I started visiting the chats hosted by @LitChat in the latter months of 2013, as it was around the time of the conference at The Betsy in which I started to cross paths with regular chatters, amongst whom were Natalia Sylvester (début novelist of “Chasing the Sun”) and Susan Spann. I am unsure which month I first started to notice Ms. Spann as a friendly presence who always reminded me of myself — someone who provided cheerful commentary, engaging questions for each visiting guest author, and a wicked knowledge base on a variety of topics. Generally speaking, I always click-over to read a person’s Twitter profile, but whilst engaged in those #LitChat(s) I felt like it was this magical rendezvous for the bookish and those who are attuned to bookish culture.

In this way, it wasn’t until I learnt of Blade of the Samurai was going on a blog tour that I decided to discover a bit more about her! In so doing, I learnt who she was ‘behind the curtain’ so to speak! I always considered her one of my ‘friends in the twitterverse’ but I never disclosed this to her until I was on the (Blade of the Samurai) blog tour in September 2014! Such serendipity as the tour brought us a bit closer and I am grateful that Twitter is a social-positive method of reaching past our distances in geography to connect to people who share a passion for the written word. We have continued to remain in touch although we do not get to ‘meet-up’ on Twitter as often as we once did due to our schedules in recent years.

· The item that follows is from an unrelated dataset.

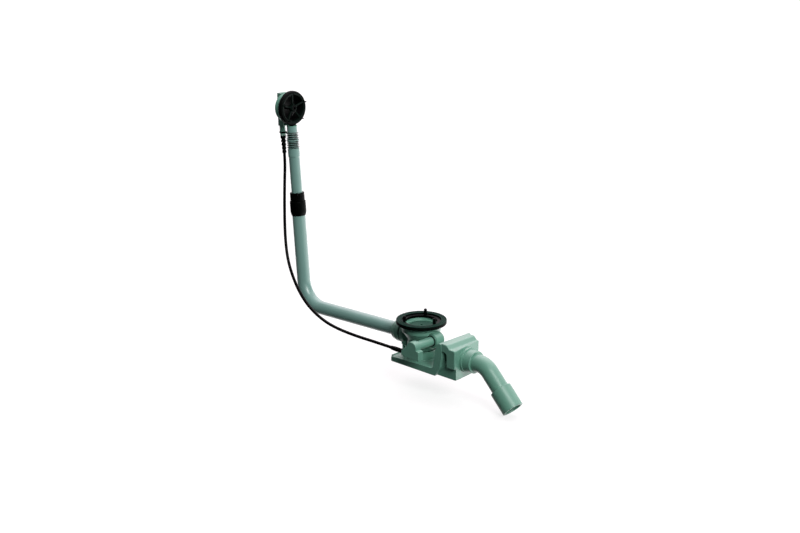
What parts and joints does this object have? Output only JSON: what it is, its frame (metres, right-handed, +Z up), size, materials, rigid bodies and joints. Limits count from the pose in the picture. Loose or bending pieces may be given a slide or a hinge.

I am disclosing this, to assure you that I can formulate an honest opinion, even though I have interacted with Ms Spann through our respective love & passion of reading inside the twitterverse whilst attending #LitChat or in private convos. I treat each book as a ‘new experience’, whether I personally know the author, whether I am reading a book by them for the first time or continuing to read their series in sequence of publication.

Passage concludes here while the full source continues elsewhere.